The Survey points to a need to design cities to “prioritise the movement of people, not vehicles.” It quotes the National Urban Transport Policy of 2014 which pushes for policy to recognise that “people occupy centre stage in our cities, and all plans should aim for their common benefit and well-being.”

The survey states that a lack of viable alternatives for private vehicular use is what causes congestion and allied issues, “as citizens compete for limited road space using geometrically inefficient transport modes.”

It points to the expansion of mass rapid transit as a plus, with around 1,036 km of Metro/RRTS [Regional Rapid Transit System] operational across around 24 cities. A total of 1,036 km of Metro/RRTS are operational across around 24 cities. The first Delhi–Ghaziabad–Meerut Namo Bharat RRTS corridor has been cited as an encouraging example, reducing travel times between Delhi and Meerut to less than an hour over the 1.5 to two hours it takes via road.

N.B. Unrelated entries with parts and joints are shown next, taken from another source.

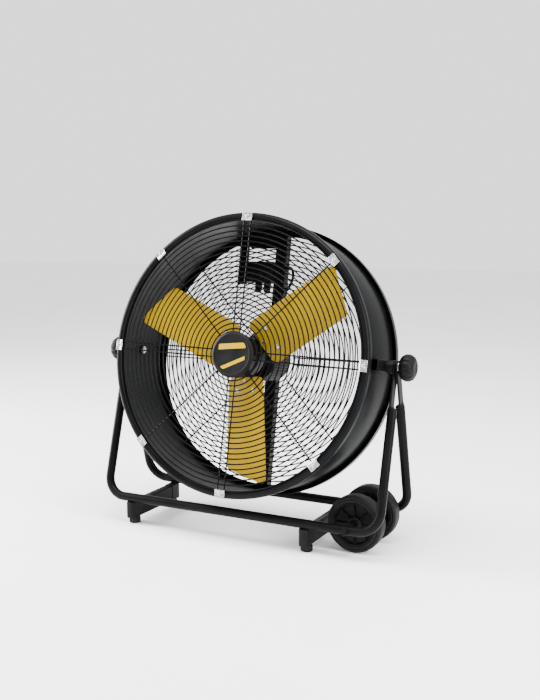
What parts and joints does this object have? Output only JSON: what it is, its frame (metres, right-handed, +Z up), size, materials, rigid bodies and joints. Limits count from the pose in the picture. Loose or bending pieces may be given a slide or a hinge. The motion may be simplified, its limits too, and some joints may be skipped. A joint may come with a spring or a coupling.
{
  "type": "drum fan",
  "caption": "Portable drum fan: a tilting round steel drum with guarded yellow blades in a bent-tube stand with feet and transport wheels.",
  "frame": {"origin": "on the floor, under the middle of the whole fan's bounding box", "axes": "+Z up, +X to the right as seen from the front, and the air leaves towards -Y; the drum is tipped back by 11 degrees about its pivot at rest"},
  "size_m": [0.8242, 0.356, 0.7795],
  "materials": {
    "black_steel": "satin black powder coat",
    "yellow_steel": "glossy yellow paint",
    "zinc_steel": "bright zinc plate",
    "bare_steel": "ground steel",
    "motor_black": "semi-matt black paint",
    "black_plastic": "moulded matt black",
    "capacitor_plastic": "smooth grey can",
    "cable_rubber": "matt black sheath",
    "foot_rubber": "ribbed black rubber",
    "tyre": "solid black tyre"
  },
  "bodies": {
    "stand": {"front_frame_tube": "black_steel", "rear_frame_tube": "black_steel", "left_base_bar": "black_steel", "right_base_bar": "black_steel", "front_left_foot_block": "black_plastic", "rear_left_foot_block": "black_plastic", "front_right_foot_block": "black_plastic", "rear_right_foot_block": "black_plastic", "front_left_rubber_foot": "foot_rubber", "rear_left_rubber_foot": "foot_rubber", "front_right_rubber_foot": "foot_rubber", "rear_right_rubber_foot": "foot_rubber", "wheel_axle": "black_steel", "middle_wheel_spacer": "black_plastic", "front_wheel_spacer": "black_plastic", "rear_wheel_spacer": "black_plastic", "front_axle_nut": "black_steel", "rear_axle_nut": "black_steel", "left_pivot_washer": "zinc_steel", "right_pivot_washer": "zinc_steel"},
    "drum": {"front_guard": "black_steel", "drum_shell": "black_steel", "rear_guard": "black_steel", "motor_beam": "black_steel", "cap_front": "black_plastic", "motor_front_shield": "motor_black", "motor_lead": "cable_rubber", "motor_rear_shield": "motor_black", "cap_back": "black_plastic", "motor_stator": "motor_black", "left_cable_gland": "black_plastic", "right_cable_gland": "black_plastic", "control_box": "black_plastic", "box_strap": "black_steel", "motor_front_bearing": "bare_steel", "motor_rear_bearing": "bare_steel", "left_pivot_spacer": "black_plastic", "right_pivot_spacer": "black_plastic", "left_pivot_bolt": "zinc_steel", "right_pivot_bolt": "zinc_steel", "left_pivot_bracket": "black_steel", "right_pivot_bracket": "black_steel", "control_box_lid": "black_plastic", "switch_body": "black_plastic", "cap_screw": "zinc_steel", "capacitor": "capacitor_plastic"},
    "rotor": {"motor_shaft": "bare_steel", "motor_core": "bare_steel", "rotor_hub": "motor_black", "shaft_nut": "zinc_steel", "blade_1": "yellow_steel", "blade_2": "yellow_steel", "blade_3": "yellow_steel"},
    "switch_knob": {"switch_knob": "black_plastic"},
    "left_knob": {"left_knob": "black_plastic"},
    "right_knob": {"right_knob": "black_plastic"},
    "front_wheel": {"front_wheel_tyre": "tyre", "front_wheel_rim": "black_plastic"},
    "rear_wheel": {"rear_wheel_tyre": "tyre", "rear_wheel_rim": "black_plastic"}
  },
  "joints": [
    {"name": "drum_tilt", "type": "hinge", "parent": "stand", "child": "drum", "pos_m": [0, -0.01162, 0.4305], "axis": [-1, 0, 0], "range_deg": [-101, 79]},
    {"name": "fan_spin", "type": "hinge", "parent": "drum", "child": "rotor", "pos_m": [0, -0.01162, 0.4305], "axis": [0, 0.9816, -0.1908], "continuous": true},
    {"name": "switch_turn", "type": "hinge", "parent": "drum", "child": "switch_knob", "pos_m": [-0.0413, 0.16846, 0.62318], "axis": [0, 0.9816, -0.1908], "range_deg": [0, 180]},
    {"name": "left_knob_turn", "type": "hinge", "parent": "drum", "child": "left_knob", "pos_m": [-0.39, -0.01162, 0.4305], "axis": [-1, 0, 0], "range_deg": [0, 360]},
    {"name": "right_knob_turn", "type": "hinge", "parent": "drum", "child": "right_knob", "pos_m": [0.39, -0.01162, 0.4305], "axis": [1, 0, 0], "range_deg": [0, 360]},
    {"name": "front_wheel_spin", "type": "hinge", "parent": "stand", "child": "front_wheel", "pos_m": [0.291, -0.05762, 0.0685], "axis": [0, 1, 0], "continuous": true},
    {"name": "rear_wheel_spin", "type": "hinge", "parent": "stand", "child": "rear_wheel", "pos_m": [0.291, 0.03838, 0.0685], "axis": [0, 1, 0], "continuous": true}
  ]
}
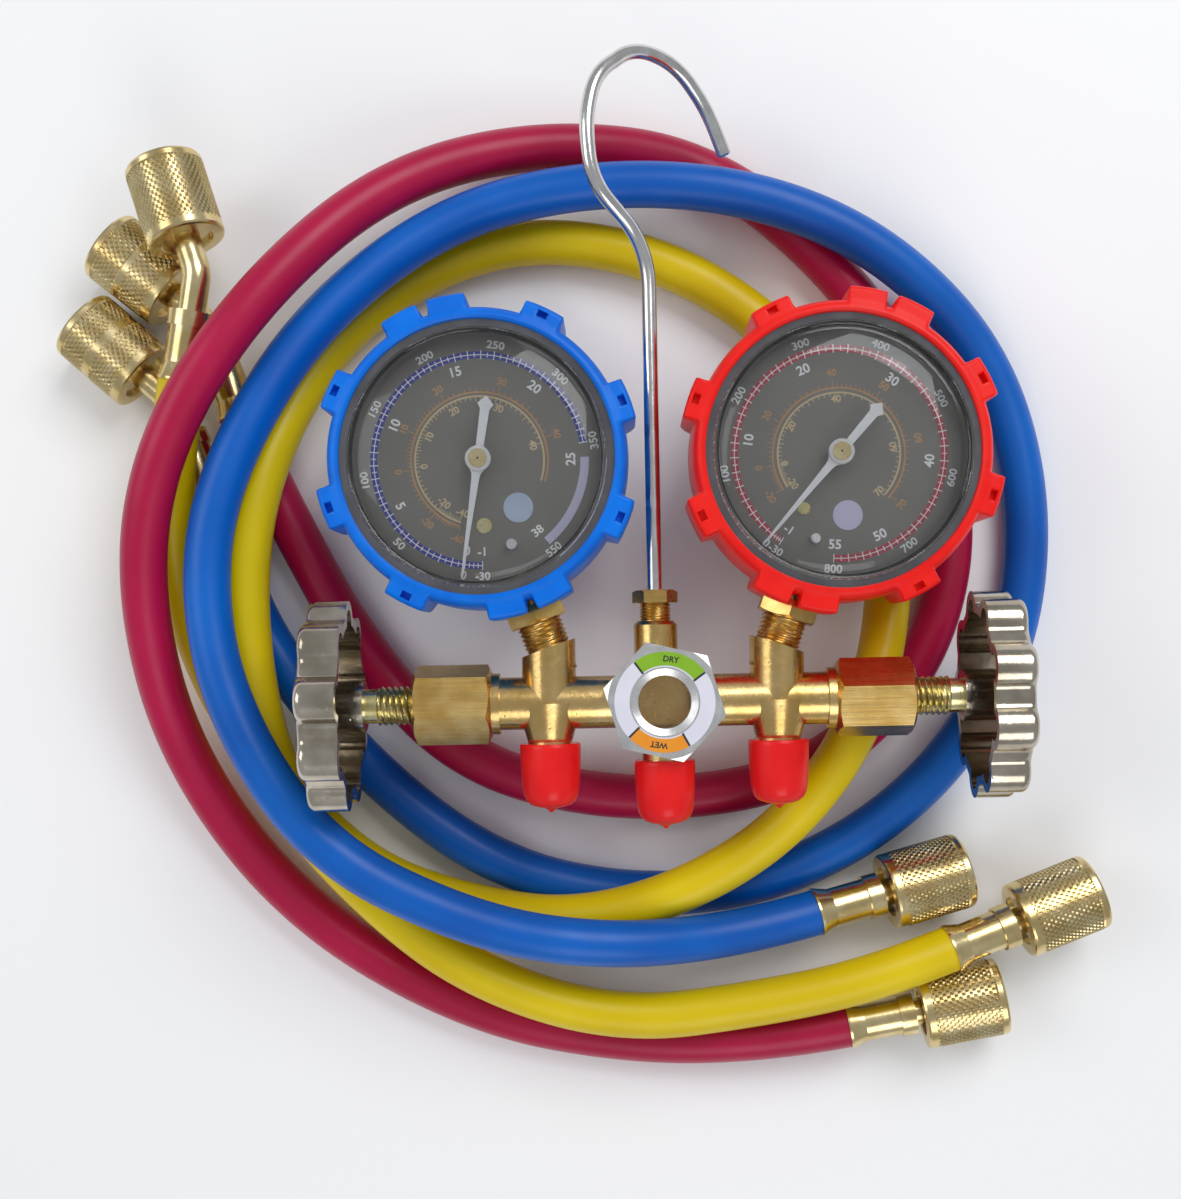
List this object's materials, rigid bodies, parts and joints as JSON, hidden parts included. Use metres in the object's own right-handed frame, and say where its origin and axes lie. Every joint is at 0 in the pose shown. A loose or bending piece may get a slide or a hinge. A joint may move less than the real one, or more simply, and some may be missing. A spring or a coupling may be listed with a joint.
{
  "type": "refrigerant manifold gauge",
  "caption": "Two-valve refrigerant manifold with rubber-booted low and high side gauges, sight glass, hanging hook, capped ports and coiled service hoses.",
  "frame": {"origin": "mouth of the centre port, on its axis, at the height of the bar's axis", "axes": "+X along the bar towards the high side, +Y up the manifold towards the hook, +Z out of the dials"},
  "size_m": [0.2766, 0.2629, 0.0664],
  "materials": {
    "cast_brass": "polished casting",
    "machined_brass": "turned and brushed",
    "fitting_brass": "pale bright turned",
    "knob_zinc": "warm bright plated casting",
    "stem_steel": "yellow zinc plated",
    "hook_wire": "bright plated wire",
    "cap_vinyl": "soft glossy vinyl",
    "boot_blue": "matte moulded rubber",
    "boot_red": "matte moulded rubber",
    "case_metal": "black enamel",
    "lens_clear": "clear polished",
    "dial_black": "satin printed",
    "pointer_white": "satin white",
    "hose_red": "smooth satin rubber",
    "hose_blue": "smooth satin rubber",
    "hose_yellow": "smooth satin rubber",
    "seal_rubber": "black moulded",
    "seat_plastic": "white machined",
    "sight_plate": "satin plated",
    "label_print": "printed ring",
    "movement_bronze": "bright drawn"
  },
  "bodies": {
    "root": {"manifold_body": "cast_brass", "sight_nut": "sight_plate", "sight_glass": "lens_clear", "sight_seal": "seal_rubber", "sight_label": "label_print", "hook_gland": "machined_brass", "bonnet_low": "machined_brass", "stem_oring_low": "seal_rubber", "gauge_boot_low": "boot_blue", "gauge_case_low": "case_metal", "gauge_socket_low": "machined_brass", "bourdon_tube_low": "movement_bronze", "dial_low": "dial_black", "gauge_lens_low": "lens_clear", "bonnet_high": "machined_brass", "stem_oring_high": "seal_rubber", "gauge_boot_high": "boot_red", "gauge_case_high": "case_metal", "gauge_socket_high": "machined_brass", "bourdon_tube_high": "movement_bronze", "dial_high": "dial_black", "gauge_lens_high": "lens_clear", "red_hose": "hose_red", "red_ferrules": "fitting_brass", "red_neck_straight": "fitting_brass", "red_neck_bent": "fitting_brass", "blue_hose": "hose_blue", "blue_ferrules": "fitting_brass", "blue_neck_straight": "fitting_brass", "blue_neck_bent": "fitting_brass", "yellow_hose": "hose_yellow", "yellow_ferrules": "fitting_brass", "yellow_neck_straight": "fitting_brass", "yellow_neck_bent": "fitting_brass", "hose_gaskets": "seal_rubber"},
    "low_valve_seat": {"seat_low": "seat_plastic"},
    "low_handwheel": {"stem_low": "stem_steel", "knob_low": "knob_zinc", "knob_screw_low": "stem_steel"},
    "low_pointer": {"pointer_low": "pointer_white", "arbor_low": "movement_bronze"},
    "low_sector": {"sector_low": "movement_bronze"},
    "high_valve_seat": {"seat_high": "seat_plastic"},
    "high_handwheel": {"stem_high": "stem_steel", "knob_high": "knob_zinc", "knob_screw_high": "stem_steel"},
    "high_pointer": {"pointer_high": "pointer_white", "arbor_high": "movement_bronze"},
    "high_sector": {"sector_high": "movement_bronze"},
    "hook_wire": {"hook": "hook_wire"},
    "low_cap": {"port_cap_low": "cap_vinyl"},
    "centre_cap": {"port_cap_centre": "cap_vinyl"},
    "high_cap": {"port_cap_high": "cap_vinyl"},
    "red_straight_nut": {"red_nut_straight": "fitting_brass"},
    "red_bent_nut": {"red_nut_bent": "fitting_brass"},
    "blue_straight_nut": {"blue_nut_straight": "fitting_brass"},
    "blue_bent_nut": {"blue_nut_bent": "fitting_brass"},
    "yellow_straight_nut": {"yellow_nut_straight": "fitting_brass"},
    "yellow_bent_nut": {"yellow_nut_bent": "fitting_brass"}
  },
  "joints": [
    {"name": "low_valve_travel", "type": "slide", "parent": "root", "child": "low_valve_seat", "axis": [1, 0, 0], "range_m": [0, 0.0045]},
    {"name": "low_handwheel_turn", "type": "hinge", "parent": "low_valve_seat", "child": "low_handwheel", "pos_m": [0, 0.0292, 0], "axis": [1, 0, 0], "range_deg": [0, 1080]},
    {"name": "low_pointer_turn", "type": "hinge", "parent": "root", "child": "low_pointer", "pos_m": [-0.04462, 0.08975, 0], "axis": [0, 0, 1], "range_deg": [-314, 9], "stiffness_Nm_per_rad": 0.0005},
    {"name": "low_sector_turn", "type": "hinge", "parent": "root", "child": "low_sector", "pos_m": [-0.04071, 0.07841, 0], "axis": [0, 0, 1], "range_deg": [-1, 34]},
    {"name": "high_valve_travel", "type": "slide", "parent": "root", "child": "high_valve_seat", "axis": [-1, 0, 0], "range_m": [0, 0.0045]},
    {"name": "high_handwheel_turn", "type": "hinge", "parent": "high_valve_seat", "child": "high_handwheel", "pos_m": [0, 0.0292, 0], "axis": [-1, 0, 0], "range_deg": [0, 1080]},
    {"name": "high_pointer_turn", "type": "hinge", "parent": "root", "child": "high_pointer", "pos_m": [0.04462, 0.08975, 0], "axis": [0, 0, 1], "range_deg": [-325, 6], "stiffness_Nm_per_rad": 0.0005},
    {"name": "high_sector_turn", "type": "hinge", "parent": "root", "child": "high_sector", "pos_m": [0.04071, 0.07841, 0], "axis": [0, 0, 1], "range_deg": [-1, 34]},
    {"name": "hook_swivel", "type": "hinge", "parent": "root", "child": "hook_wire", "pos_m": [-0.0017, 0.0292, 0], "axis": [0, 1, 0], "range_deg": [-75, 0]},
    {"name": "low_cap_pull", "type": "slide", "parent": "root", "child": "low_cap", "axis": [0, -1, 0], "range_m": [0, 0.018]},
    {"name": "centre_cap_pull", "type": "slide", "parent": "root", "child": "centre_cap", "axis": [0, -1, 0], "range_m": [0, 0.018]},
    {"name": "high_cap_pull", "type": "slide", "parent": "root", "child": "high_cap", "axis": [0, -1, 0], "range_m": [0, 0.018]},
    {"name": "red_straight_nut_spin", "type": "hinge", "parent": "root", "child": "red_straight_nut", "pos_m": [0.068, -0.05609, -0.02951], "axis": [0.9847, 0.1723, 0.0246], "continuous": true},
    {"name": "red_bent_nut_spin", "type": "hinge", "parent": "root", "child": "red_bent_nut", "pos_m": [-0.1283, 0.13931, -0.02971], "axis": [-0.7771, 0.6293, 0], "continuous": true},
    {"name": "blue_straight_nut_spin", "type": "hinge", "parent": "root", "child": "blue_straight_nut", "pos_m": [0.05907, -0.02385, -0.02731], "axis": [0.9634, 0.235, -0.1292], "continuous": true},
    {"name": "blue_bent_nut_spin", "type": "hinge", "parent": "root", "child": "blue_bent_nut", "pos_m": [-0.13663, 0.11763, -0.02989], "axis": [-0.7431, 0.6691, 0], "continuous": true},
    {"name": "yellow_straight_nut_spin", "type": "hinge", "parent": "root", "child": "yellow_straight_nut", "pos_m": [0.09357, -0.03183, -0.02467], "axis": [0.9379, 0.3367, -0.0842], "continuous": true},
    {"name": "yellow_bent_nut_spin", "type": "hinge", "parent": "root", "child": "yellow_bent_nut", "pos_m": [-0.12049, 0.14985, -0.01412], "axis": [-0.306, 0.9418, -0.1392], "continuous": true}
  ],
  "couplings": [
    {"joint": "low_valve_travel", "follows": "low_handwheel_turn", "m_per_rad": 0.0002387},
    {"joint": "low_sector_turn", "follows": "low_pointer_turn", "ratio": -0.1009},
    {"joint": "high_valve_travel", "follows": "high_handwheel_turn", "m_per_rad": 0.0002387},
    {"joint": "high_sector_turn", "follows": "high_pointer_turn", "ratio": -0.1009}
  ]
}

The corridor has also been folded into plans for India’s first statutory implementation of Transit-Oriented Development (TOD), with greenfield townships planned in New Meerut and New Ghaziabad around RRTS stations. The expansion of labour market has also been cited as a benefit; while construction generated around 166 lakh mandays between 2019 and 2025, operations will reportedly generate 12 lakh mandays a year.

The Survey notes that nearly 2,900 km of potential Namo Bharat RRTS corridors have been identified across regional clusters such as Bengaluru–Mysuru–Tumakuru–Hosur, Chennai–Vellore–Villupuram–Chengalpattu and Hyderabad–Warangal.